Die Wahrheit darüber, was in jener Januarnacht 2010 vor dem Cabaret tatsächlich geschehen war, hat Peeters mit ins Grab genommen. Vor seinem Tod verfolgte er die Geschehnisse in der Schweiz offenbar mit grossem Interesse. So erhielt die «Rundschau» gemäss Pressetext im Februar, als Walker aus der Untersuchungshaft entlassen worden ist, ein Mail von Peeters, in der zu lesen ist: «Ich bin froh, dass er aus der U-Haft entlassen ist.»
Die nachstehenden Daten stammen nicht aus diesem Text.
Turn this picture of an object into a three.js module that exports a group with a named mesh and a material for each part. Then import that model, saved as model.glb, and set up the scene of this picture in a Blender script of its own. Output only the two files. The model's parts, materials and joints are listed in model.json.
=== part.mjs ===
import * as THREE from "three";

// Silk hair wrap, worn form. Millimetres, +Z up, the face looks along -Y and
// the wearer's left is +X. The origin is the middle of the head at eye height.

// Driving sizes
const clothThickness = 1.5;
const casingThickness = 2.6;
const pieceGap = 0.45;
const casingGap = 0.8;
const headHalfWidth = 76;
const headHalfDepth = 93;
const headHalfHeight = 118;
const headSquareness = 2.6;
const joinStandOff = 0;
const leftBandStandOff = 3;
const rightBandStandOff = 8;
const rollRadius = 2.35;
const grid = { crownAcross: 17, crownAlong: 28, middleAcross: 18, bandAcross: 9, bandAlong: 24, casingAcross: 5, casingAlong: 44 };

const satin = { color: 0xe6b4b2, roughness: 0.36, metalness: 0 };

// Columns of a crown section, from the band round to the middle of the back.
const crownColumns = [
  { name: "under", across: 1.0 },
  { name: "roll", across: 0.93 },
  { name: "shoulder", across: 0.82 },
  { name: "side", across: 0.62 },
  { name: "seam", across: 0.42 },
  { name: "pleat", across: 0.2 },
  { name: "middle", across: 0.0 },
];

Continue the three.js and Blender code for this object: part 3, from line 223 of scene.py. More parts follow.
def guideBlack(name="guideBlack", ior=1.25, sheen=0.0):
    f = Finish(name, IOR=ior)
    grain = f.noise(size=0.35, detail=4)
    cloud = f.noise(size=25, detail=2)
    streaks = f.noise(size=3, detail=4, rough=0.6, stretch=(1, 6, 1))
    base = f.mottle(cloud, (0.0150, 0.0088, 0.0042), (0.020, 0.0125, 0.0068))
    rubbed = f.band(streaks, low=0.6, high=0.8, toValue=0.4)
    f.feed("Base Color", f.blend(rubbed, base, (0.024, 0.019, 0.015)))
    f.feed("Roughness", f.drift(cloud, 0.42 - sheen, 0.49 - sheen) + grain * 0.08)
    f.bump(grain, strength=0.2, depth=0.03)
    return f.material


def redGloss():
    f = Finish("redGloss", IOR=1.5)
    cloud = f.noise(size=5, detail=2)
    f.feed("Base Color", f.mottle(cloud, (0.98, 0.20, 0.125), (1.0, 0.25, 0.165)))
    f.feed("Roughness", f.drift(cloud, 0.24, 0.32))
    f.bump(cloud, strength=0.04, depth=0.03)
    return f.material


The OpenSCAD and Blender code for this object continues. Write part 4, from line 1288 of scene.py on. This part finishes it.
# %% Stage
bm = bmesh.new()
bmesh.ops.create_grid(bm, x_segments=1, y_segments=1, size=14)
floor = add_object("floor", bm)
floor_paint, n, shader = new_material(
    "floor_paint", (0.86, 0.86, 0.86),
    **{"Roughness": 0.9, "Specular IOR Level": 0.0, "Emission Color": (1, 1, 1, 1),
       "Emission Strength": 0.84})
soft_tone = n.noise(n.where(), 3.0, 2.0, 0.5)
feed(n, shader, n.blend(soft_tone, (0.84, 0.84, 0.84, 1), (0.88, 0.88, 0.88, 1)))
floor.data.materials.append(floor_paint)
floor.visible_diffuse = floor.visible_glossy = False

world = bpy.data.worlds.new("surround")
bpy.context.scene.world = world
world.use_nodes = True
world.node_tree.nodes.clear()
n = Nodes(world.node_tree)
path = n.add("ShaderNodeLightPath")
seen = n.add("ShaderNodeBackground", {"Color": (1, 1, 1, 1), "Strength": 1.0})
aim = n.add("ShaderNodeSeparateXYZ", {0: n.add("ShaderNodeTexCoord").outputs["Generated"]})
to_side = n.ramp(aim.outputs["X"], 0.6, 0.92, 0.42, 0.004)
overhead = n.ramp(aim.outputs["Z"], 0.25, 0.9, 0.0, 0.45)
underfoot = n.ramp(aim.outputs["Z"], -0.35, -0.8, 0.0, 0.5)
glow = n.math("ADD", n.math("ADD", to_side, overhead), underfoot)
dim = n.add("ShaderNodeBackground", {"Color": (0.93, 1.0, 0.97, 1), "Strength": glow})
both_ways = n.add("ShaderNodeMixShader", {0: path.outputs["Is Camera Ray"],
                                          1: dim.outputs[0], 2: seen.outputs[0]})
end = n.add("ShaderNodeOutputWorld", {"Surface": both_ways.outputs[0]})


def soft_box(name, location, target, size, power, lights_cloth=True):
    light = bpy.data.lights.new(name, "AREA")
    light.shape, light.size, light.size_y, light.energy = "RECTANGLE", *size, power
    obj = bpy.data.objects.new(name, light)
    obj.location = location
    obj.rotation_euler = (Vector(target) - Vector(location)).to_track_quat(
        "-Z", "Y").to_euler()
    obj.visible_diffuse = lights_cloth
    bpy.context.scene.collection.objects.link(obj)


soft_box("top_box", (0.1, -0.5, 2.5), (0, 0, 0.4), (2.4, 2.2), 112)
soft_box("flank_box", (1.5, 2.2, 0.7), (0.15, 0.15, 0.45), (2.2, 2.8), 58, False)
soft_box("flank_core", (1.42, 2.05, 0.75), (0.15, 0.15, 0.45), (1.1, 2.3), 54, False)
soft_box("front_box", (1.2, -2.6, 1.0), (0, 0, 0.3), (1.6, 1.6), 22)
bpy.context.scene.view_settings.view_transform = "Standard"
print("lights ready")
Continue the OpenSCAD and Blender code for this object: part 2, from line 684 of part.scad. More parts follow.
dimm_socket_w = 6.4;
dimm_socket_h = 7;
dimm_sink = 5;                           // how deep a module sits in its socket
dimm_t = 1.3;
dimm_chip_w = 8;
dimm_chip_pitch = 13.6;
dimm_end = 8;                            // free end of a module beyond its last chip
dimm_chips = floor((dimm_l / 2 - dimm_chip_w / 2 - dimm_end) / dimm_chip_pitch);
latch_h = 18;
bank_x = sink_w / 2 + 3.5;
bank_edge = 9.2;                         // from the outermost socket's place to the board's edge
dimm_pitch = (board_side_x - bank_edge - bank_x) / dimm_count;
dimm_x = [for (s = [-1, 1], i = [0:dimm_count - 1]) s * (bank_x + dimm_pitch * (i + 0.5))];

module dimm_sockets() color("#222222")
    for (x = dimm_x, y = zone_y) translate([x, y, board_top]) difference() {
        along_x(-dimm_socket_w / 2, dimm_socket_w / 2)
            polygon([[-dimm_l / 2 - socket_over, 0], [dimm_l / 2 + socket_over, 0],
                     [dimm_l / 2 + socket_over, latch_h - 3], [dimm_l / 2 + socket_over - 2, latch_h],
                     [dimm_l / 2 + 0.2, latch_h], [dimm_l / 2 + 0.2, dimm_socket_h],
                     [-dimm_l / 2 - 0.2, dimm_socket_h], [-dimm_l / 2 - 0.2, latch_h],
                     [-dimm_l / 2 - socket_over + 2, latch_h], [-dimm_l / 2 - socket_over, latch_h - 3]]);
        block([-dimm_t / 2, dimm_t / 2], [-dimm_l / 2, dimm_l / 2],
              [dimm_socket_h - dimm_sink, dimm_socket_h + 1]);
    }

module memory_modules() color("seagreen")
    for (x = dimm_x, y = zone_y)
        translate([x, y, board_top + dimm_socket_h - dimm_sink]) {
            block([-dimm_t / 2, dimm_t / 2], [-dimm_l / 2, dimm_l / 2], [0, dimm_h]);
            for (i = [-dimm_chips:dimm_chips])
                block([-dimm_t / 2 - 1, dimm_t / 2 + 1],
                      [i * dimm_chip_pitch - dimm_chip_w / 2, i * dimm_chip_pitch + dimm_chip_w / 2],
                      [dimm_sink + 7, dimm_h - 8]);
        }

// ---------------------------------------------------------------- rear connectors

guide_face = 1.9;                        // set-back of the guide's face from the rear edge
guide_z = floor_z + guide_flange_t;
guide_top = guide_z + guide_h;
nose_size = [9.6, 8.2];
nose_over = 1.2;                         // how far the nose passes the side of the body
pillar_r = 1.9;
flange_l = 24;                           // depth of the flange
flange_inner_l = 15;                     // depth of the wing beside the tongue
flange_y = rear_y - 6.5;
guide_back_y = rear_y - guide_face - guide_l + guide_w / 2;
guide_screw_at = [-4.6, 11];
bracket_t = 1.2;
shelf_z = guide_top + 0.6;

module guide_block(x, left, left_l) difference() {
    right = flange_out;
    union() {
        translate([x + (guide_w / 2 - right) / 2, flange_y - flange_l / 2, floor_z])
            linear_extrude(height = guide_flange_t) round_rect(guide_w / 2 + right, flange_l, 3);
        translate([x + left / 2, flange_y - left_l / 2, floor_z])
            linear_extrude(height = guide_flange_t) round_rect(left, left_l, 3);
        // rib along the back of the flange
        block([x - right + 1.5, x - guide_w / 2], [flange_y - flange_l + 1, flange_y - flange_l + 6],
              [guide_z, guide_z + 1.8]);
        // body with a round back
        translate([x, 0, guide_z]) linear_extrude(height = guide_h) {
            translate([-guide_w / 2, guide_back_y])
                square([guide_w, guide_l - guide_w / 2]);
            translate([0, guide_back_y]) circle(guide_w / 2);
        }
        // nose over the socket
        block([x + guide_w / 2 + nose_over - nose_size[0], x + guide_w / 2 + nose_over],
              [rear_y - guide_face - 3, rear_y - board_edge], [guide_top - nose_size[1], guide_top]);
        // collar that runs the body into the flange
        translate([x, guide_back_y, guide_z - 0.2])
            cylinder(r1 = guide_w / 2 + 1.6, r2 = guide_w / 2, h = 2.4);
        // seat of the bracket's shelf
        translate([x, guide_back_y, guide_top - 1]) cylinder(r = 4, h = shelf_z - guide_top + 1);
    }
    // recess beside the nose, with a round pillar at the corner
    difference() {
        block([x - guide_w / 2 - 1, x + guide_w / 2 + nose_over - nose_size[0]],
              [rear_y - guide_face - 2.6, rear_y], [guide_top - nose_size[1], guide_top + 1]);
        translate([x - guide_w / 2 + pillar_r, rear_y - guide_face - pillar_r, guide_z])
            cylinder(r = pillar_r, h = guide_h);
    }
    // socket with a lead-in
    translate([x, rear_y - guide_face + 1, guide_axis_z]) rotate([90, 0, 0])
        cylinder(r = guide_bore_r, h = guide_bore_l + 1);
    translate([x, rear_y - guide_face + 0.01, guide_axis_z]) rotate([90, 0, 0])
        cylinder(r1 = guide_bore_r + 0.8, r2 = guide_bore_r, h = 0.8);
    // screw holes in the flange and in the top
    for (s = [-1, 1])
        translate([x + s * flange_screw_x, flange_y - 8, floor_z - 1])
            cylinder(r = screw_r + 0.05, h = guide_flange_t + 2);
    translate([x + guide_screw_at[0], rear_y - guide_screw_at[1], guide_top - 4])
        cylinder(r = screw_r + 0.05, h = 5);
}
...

Die Recherchen der «Rundschau» dürften sich auf den ganzen Fall Ignaz Walker auswirken. Können die Richter nicht überzeugt werden, dass Walker auf Peeters geschossen hat, dürfte es zudem schwierig werden, ihn mit dem Auftragsmord an Nataliya K. in Verbindung zu bringen. Der Zusammenhang der beiden Fälle, die gleichzeitig zur Anklage gebracht wurden, liegt nämlich in der Waffe, die bei beiden Taten identisch war. Kommt das Gericht zum Schluss, dass Walker nicht auf Peeters geschossen hat, fällt das Hauptindiz, die Tatwaffe, für den Schuss auf Nataliya K. weg.
Die Verhandlung vor Obergericht Uri wird heute mit dem Plädoyer der Verteidigung fortgesetzt und dauert voraussichtlich bis zum 3. November.
Die Recherchen der «Rundschau» werden heute Abend, 20.50 Uhr, auf SRF1 ausgestrahlt.